Folha de S. Paulo


Nem todas as polêmicas são iguais

Não foi lá muito auspiciosa a estreia do deputado Aldo Rebelo como ministro da Ciência, Tecnologia e Inovação. Ao tomar posse, Rebelo procurou justificar seu ceticismo em relação à realidade das mudanças climáticas afirmando que apenas reproduzia a saudável dose de dúvida sobre o fenômeno que já está presente na comunidade científica.

"A polêmica sobre o aquecimento global existe independentemente da minha opinião", disse. "Há cientistas que defendem as duas posições. Eu acompanho o debate."

É tentador imaginar que o sistema climático global tenha resolvido "trollar" o deputado, já que na sexta-feira (16) a Nasa anunciou que 2014 foi o mais quente já registrado.

Não caiamos nessa tentação, porém, até porque um ano só não faz verão. A variabilidade do clima é enorme, o que significa que não dá para tirar conclusões a partir de um único inverno inclemente ou da seca que assola São Paulo. Meu propósito aqui não é malhar o ministro, mas tentar mostrar que nem todas as polêmicas nascem iguais, em especial quando o assunto é ciência.

Deixemos de lado o fato de que praticamente todos os climatologistas do planeta aceitam que o aquecimento global é provocado pela ação humana –a oposição científica à ideia vem basicamente de gente que não é do ramo. Isso, no fundo, é argumento de autoridade. O importante é ir ao cerne do mecanismo da mudança climática, e compreendê-lo não exige doutorado em climatologia. Trata-se de ciência sólida e nem um pouco controversa –física do século 19, aliás.

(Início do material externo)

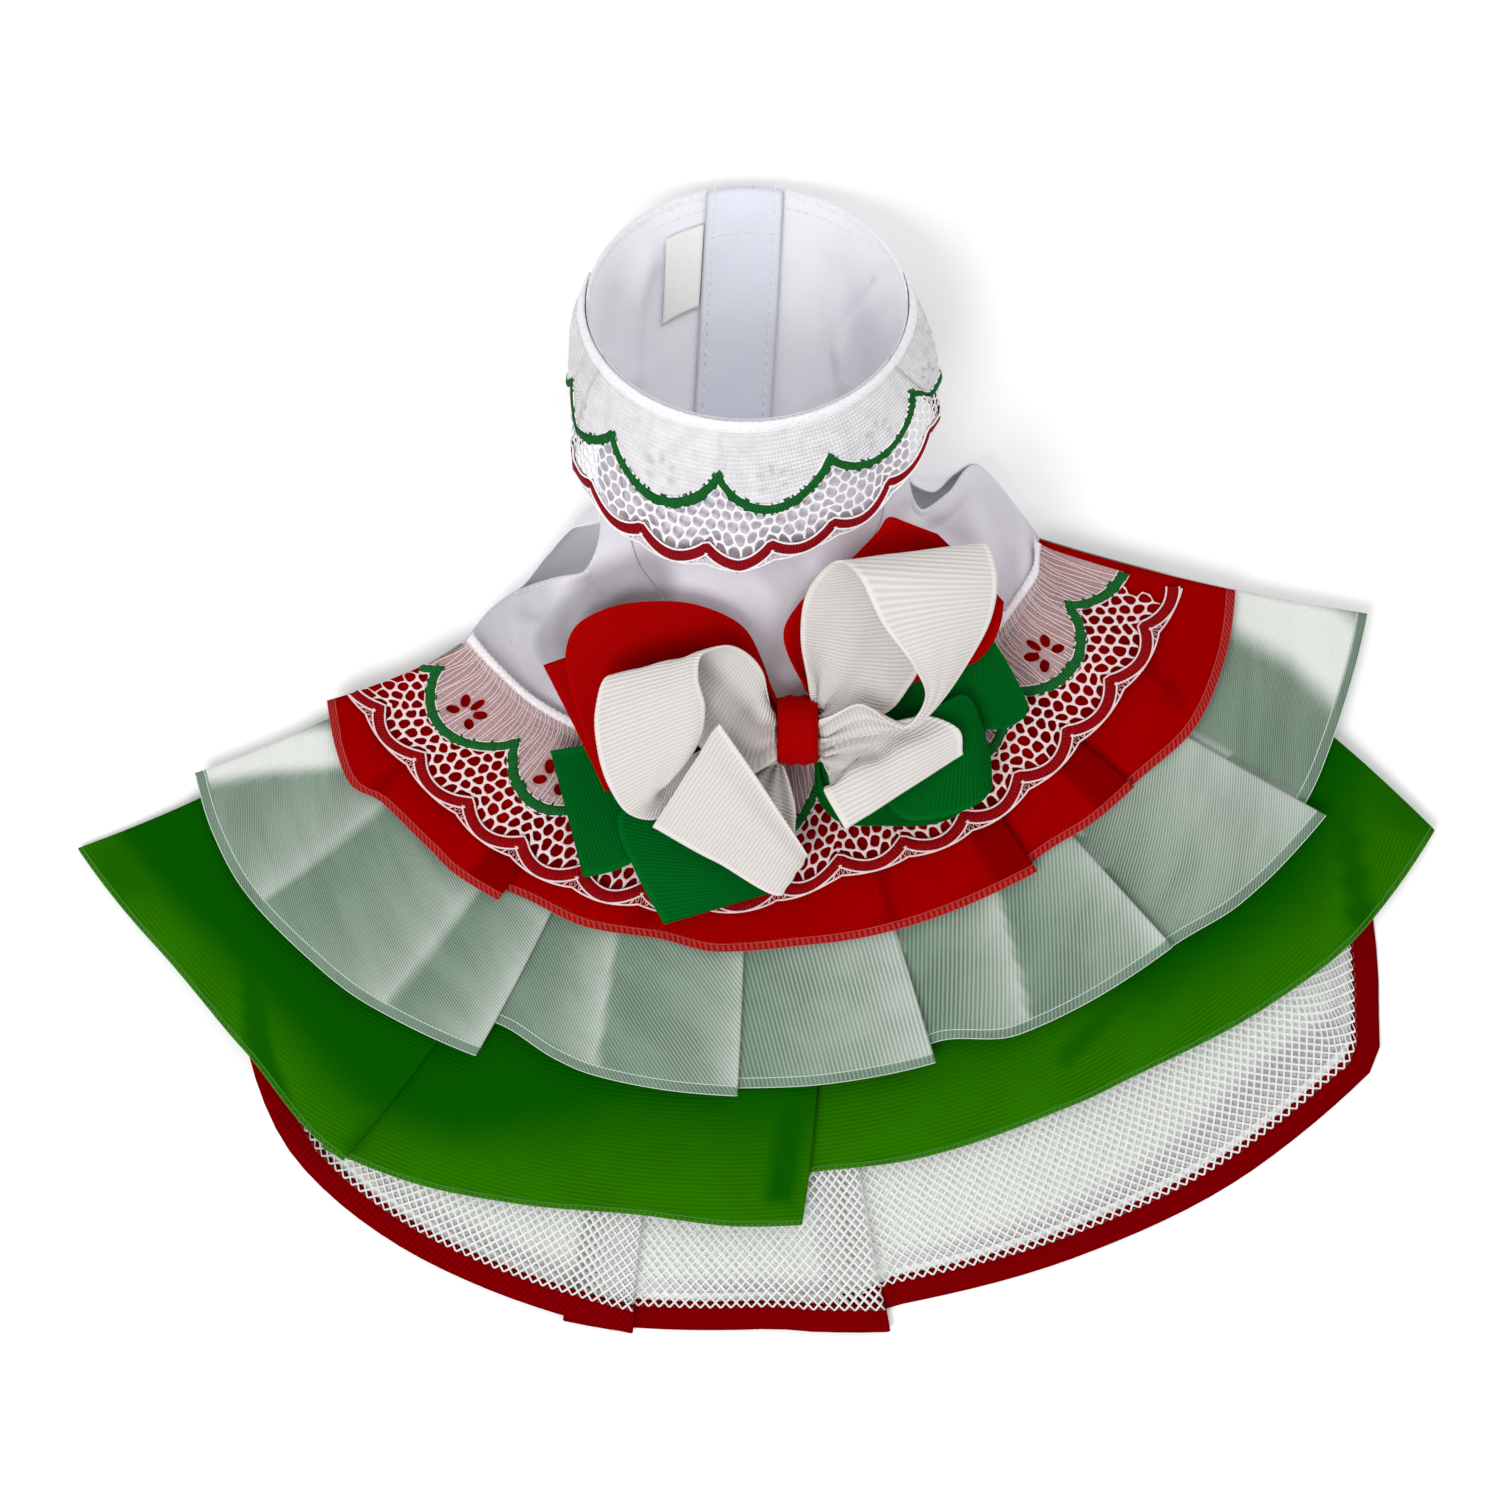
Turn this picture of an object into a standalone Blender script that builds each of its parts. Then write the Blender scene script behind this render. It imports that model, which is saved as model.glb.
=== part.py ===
"""China poblana dress in a small dog's size, laid flat with its belly side down.

The frame has +X to the dress's right, +Y towards the neck and +Z up from the table. Sizes and tables are in
millimetres, and the meshes are in metres.
"""
import math

import bmesh
import bpy
import numpy as np
from mathutils import Matrix

MM = 0.001
CLOTH = 1.0  # wall of every cloth piece
SEAM = 0.35  # gap between pieces that are sewn or lie together
STACK = CLOTH + SEAM  # from the middle of one layer to the middle of the next

# The skirt fans out about this point, which lies under the neck
FAN = (-11.3, 103.2)
ROW_SHIFT = (0.0, 1.0)  # puts the row's origin under the middle of the whole dress

# Skirt layers from the table up: middle height at the skirt's two ends and between them
LAYER_HEIGHTS = {
    "net": (1.85, 1.85),
    "green": (3.3, 5.9),
    "white": (6.1, 9.95),
    "red": (8.9, 14.0),
    "lace": (10.3, 18.05),
}
ENDS = (217.0, 233.0, 326.0, 337.0)  # the layers swell between the first two angles and sink between the last

WAIST_COLUMNS = ("angle", "radius")
WAIST = [
    (200, 103),
    (222.6, 103),
    (228, 104),
    (241, 106.5),
    (280, 106),
    (323, 109),
    (330, 109),
    (338.3, 103),
    (352, 103),
]

# A row for each bend of a hem, walked from left to right. Two rows with one angle are a fold, where the cloth
# turns back from one level to the next. Drop is how far the hem hangs below the layer's own height.
HEM_COLUMNS = ("angle", "radius", "level", "drop")
NET_HEM = [
    (226, 204, 0, 0.7),
    (233.4, 237, 0, 1.3),
    (240.9, 258, 0, 1.3),
    (249, 267.5, 0.6, 1.3),
    (255, 271.5, 1.2, 1.3),
    (259.6, 274, 2, 1.3),
    (264.5, 277, 2, 1.3),
    (264.5, 277, 1, 1.3),
    (260.5, 276.2, 1, 1.3),
    (260.5, 276.2, 0, 1.3),
    (266, 275.5, 0, 1.3),
    (273, 275, 1.2, 1.3),
    (276.2, 277, 2, 1.3),
    (280.4, 280, 2, 1.3),
    (280.4, 280, 1, 1.3),
    (277, 277, 1, 1.3),
    (277, 277, 0, 1.3),
    (281.5, 273, 0, 1.3),
    (293, 275, 0.6, 1.3),
    (305.7, 278, 0.2, 1.3),
    (314.7, 278, 0.4, 1.3),
    (318.3, 265, 0, 1.3),
    (323.2, 244, 0, 1.3),
    (331.8, 208, 0, 0.7),
]
GREEN_HEM = [
    (217.2, 231.5, 0, 2),
    (214.5, 232, 0, 2),
    (214.5, 232, 1, 2),
    (223.7, 232, 1, 1),
    (233.2, 237, 1.4, 0),
    (241, 247.6, 2, 0),
    (243.3, 249.8, 2, 0),
    (243.3, 249.8, 1, 0),
    (241.9, 249.4, 1, 0),
    (241.9, 249.4, 0, 0),
    (248, 248, 0, 0),
    (255.9, 244, 0.8, 0),
    (264.4, 241, 0.6, 0),
    (271.4, 243.2, 2, 0),
    (275.7, 244, 2, 0),
    (275.7, 244, 1, 0),
    (272.4, 236, 1, 0),
    (272.4, 236, 0, 0),
    (277.2, 229, 0, 0),
    (285, 231, 0.3, 0),
    (295, 232, 0.8, 0),
    (298.5, 233, 1.6, 0),
    (301.8, 234, 0.8, 0),
    (313, 242, 0.4, 0),
    (321, 247, 1, 0.5),
    (329.5, 248, 1, 2),
    (329.5, 248, 0, 2),
    (326.6, 247, 0, 2),
]
WHITE_HEM = [
    (218.2, 193, 0, 0),
    (215, 190, 0, 0),
    (215, 190, 1, 0),
    (219.7, 196, 1, 0),
    (225.6, 201, 0.8, 0),
    (231.9, 203, 1.4, 0),
    (239.3, 205, 2, 0),
    (249.3, 205, 2, 0),
    (249.3, 205, 1, 0),
    (240.9, 199, 1, 0),
    (240.9, 199, 0, 0),
    (250.2, 194, 0, 0),
    (256, 199, 1.4, 0),
    (259, 201, 2, 0),
    (271.4, 204, 2, 0),
    (271.4, 204, 1, 0),
    (259.5, 201, 1, 0),
    (259.5, 201, 0, 0),
    (272.6, 202, 0, 0),
    (279.2, 203, 2, 0),
    (288.2, 204.5, 2, 0),
    (288.2, 204.5, 1, 0),
    (281.4, 200, 1, 0),
    (281.4, 200, 0, 0),
    (289, 199, 0, 0),
    (295.6, 206, 2, 0),
    (310, 209, 2, 0),
    (310, 209, 1, 0),
    (296.6, 204, 1, 0),
    (296.6, 204, 0, 0),
    (311, 209.5, 0, 0),
    (316.5, 213.5, 2, 0),
    (326, 217, 2, 0),
    (326, 217, 1, 0),
    (317.2, 212, 1, 0),
    (317.2, 212, 0, 0),
    (327, 210, 0, 0),
    (332, 207.5, 0.3, 0),
    (342.6, 203, 0, 0),
]
RED_HEM = [
    (216.7, 145, 0, 0),
    (221.8, 152, 0.3, 0),
    (226.1, 156, 0.9, 0),
    (229.3, 153.5, 0.1, 0),
    (237, 156, 1.2, 0),
    (240, 158, 2, 0),
    (245.7, 159.5, 2, 0),
    (245.7, 159.5, 1, 0),
    (241.6, 157, 1, 0),
    (241.6, 157, 0, 0),
    (248, 156, 0.2, 0),
    (256, 158.5, 1.2, 0),
    (263, 158, 0.3, 0),
    (270, 161, 1.3, 0),
    (277, 161, 0.2, 0),
    (285, 162.5, 1.2, 0),
    (292.8, 164, 0.7, 0),
    (298.6, 165, 2, 0),
    (304.3, 166.5, 2, 0),
    (304.3, 166.5, 1, 0),
    (300.4, 164, 1, 0),
    (300.4, 164, 0, 0),
    (306.5, 163.5, 0.1, 0),
    (312.2, 165.5, 2, 0),
    (317.4, 166.5, 2, 0),
    (317.4, 166.5, 1, 0),
    (313.4, 164, 1, 0),
    (313.4, 164, 0, 0),
    (320, 167, 0.2, 0),
    (326.4, 170, 1, 0),
    (333.7, 168, 0.2, 0),
    (340.7, 163, 0, 0),
]
LACE_HEM = [
    (217.4, 137, 0, 0),
    (222.6, 138, 0.1, 0),
    (231.7, 140, 0.5, 0),
    (241, 144, 0.1, 0),
    (249, 147, 0.6, 0),
    (257.5, 148.5, 0.1, 0),
    (266, 148.5, 0.7, 0),
    (275, 147, 0.1, 0),
    (285.4, 142.5, 0.6, 0),
    (294.4, 144, 0.1, 0),
    (302.8, 145.5, 0.6, 0),
    (311, 145, 0.1, 0),
    (320, 145, 0.6, 0),
    (330, 146, 0.1, 0),
    (339, 146.5, 0, 0),
]
LACE_WAIST = (223.2, 336.9)  # angles of the lace's two ends at the waist
LACE_LAP = 0.33  # section of the bodice up to which the lace's top laps over it
WAIST_ENDS = (222.6, 338.3)  # angles of the ends of the waist seam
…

Com efeito, há cerca de um século e meio os cientistas sabem que certos gases atuam como um cobertor atmosférico, retendo o calor produzido na superfície da Terra pelos raios solares. Também não há dúvida de que o CO2 é um dos mais importantes gases desse tipo, e que a queima de combustíveis fósseis desde a Revolução Industrial, no fim do século 18, tem sido responsável por um aumento prodigioso da concentração desse gás na atmosfera –de 280 ppm (partes por milhão) para 395 ppm em um par de séculos.

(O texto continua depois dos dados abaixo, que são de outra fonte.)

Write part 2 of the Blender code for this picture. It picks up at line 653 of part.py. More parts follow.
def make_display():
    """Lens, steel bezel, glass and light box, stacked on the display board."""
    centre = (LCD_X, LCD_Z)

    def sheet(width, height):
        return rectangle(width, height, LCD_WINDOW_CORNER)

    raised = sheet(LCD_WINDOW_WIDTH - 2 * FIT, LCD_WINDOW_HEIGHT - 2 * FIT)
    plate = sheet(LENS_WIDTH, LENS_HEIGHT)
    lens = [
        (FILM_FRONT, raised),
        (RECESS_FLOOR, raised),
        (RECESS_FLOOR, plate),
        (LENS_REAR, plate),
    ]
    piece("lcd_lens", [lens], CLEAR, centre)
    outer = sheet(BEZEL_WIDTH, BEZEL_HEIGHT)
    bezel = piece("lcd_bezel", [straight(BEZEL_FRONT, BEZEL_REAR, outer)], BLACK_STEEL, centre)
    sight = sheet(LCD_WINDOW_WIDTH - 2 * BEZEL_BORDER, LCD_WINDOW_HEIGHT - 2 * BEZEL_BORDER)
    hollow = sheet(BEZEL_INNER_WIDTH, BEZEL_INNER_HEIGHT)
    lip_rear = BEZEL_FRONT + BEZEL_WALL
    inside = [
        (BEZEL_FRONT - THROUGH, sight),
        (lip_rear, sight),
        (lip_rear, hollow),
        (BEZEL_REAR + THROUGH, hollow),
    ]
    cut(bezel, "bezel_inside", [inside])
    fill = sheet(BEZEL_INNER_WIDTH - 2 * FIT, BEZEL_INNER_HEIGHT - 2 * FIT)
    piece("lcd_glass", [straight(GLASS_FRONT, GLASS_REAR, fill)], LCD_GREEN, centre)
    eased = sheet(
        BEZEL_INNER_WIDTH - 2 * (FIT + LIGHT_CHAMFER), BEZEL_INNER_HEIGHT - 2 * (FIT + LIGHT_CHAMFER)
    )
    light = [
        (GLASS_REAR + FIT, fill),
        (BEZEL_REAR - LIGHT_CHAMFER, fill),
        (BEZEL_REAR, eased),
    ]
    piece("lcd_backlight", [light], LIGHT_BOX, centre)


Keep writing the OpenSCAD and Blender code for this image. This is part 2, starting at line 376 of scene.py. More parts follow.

No fundo, isso é tudo o que um tomador de decisões como Rabelo precisa saber. Erupções vulcânicas ou mudanças na atividade do Sol podem amenizar os efeitos dessa exuberância irracional de CO2; mas, enquanto queimarmos gasolina e gás natural, a seta continuará apontando para um mundo mais quente.

Que ninguém me entenda mal: conhecimento científico não é oráculo de Delfos. É, por definição, provisório e falseável. Ou seja, sujeito a ser reformulado, ou a desmoronar, conforme novos fatos e novas maneiras de entender os ditos fatos aparecem.

Não resta dúvidas de que aquilo que acreditamos saber sobre as mudanças climáticas vai se transformar nas próximas décadas, em parte porque o clima global é de uma complexidade de doer, em parte porque poderemos presenciar de camarote os resultados do nosso próprio (e, infelizmente, nem um pouco controlado) experimento planetário.

Mas nada disso afeta o fato de que já compreendemos a essência do que está acontecendo, e é muito, muito improvável que essa compreensão essencial mude de todo.

Diante desse balanço de probabilidades, escolher a inação tem algo da mesma irresponsabilidade de decidir não vacinar um filho com base nos supostos riscos da imunização –os quais, vale dizer, nem de longe justificam fugir do Zé Gotinha.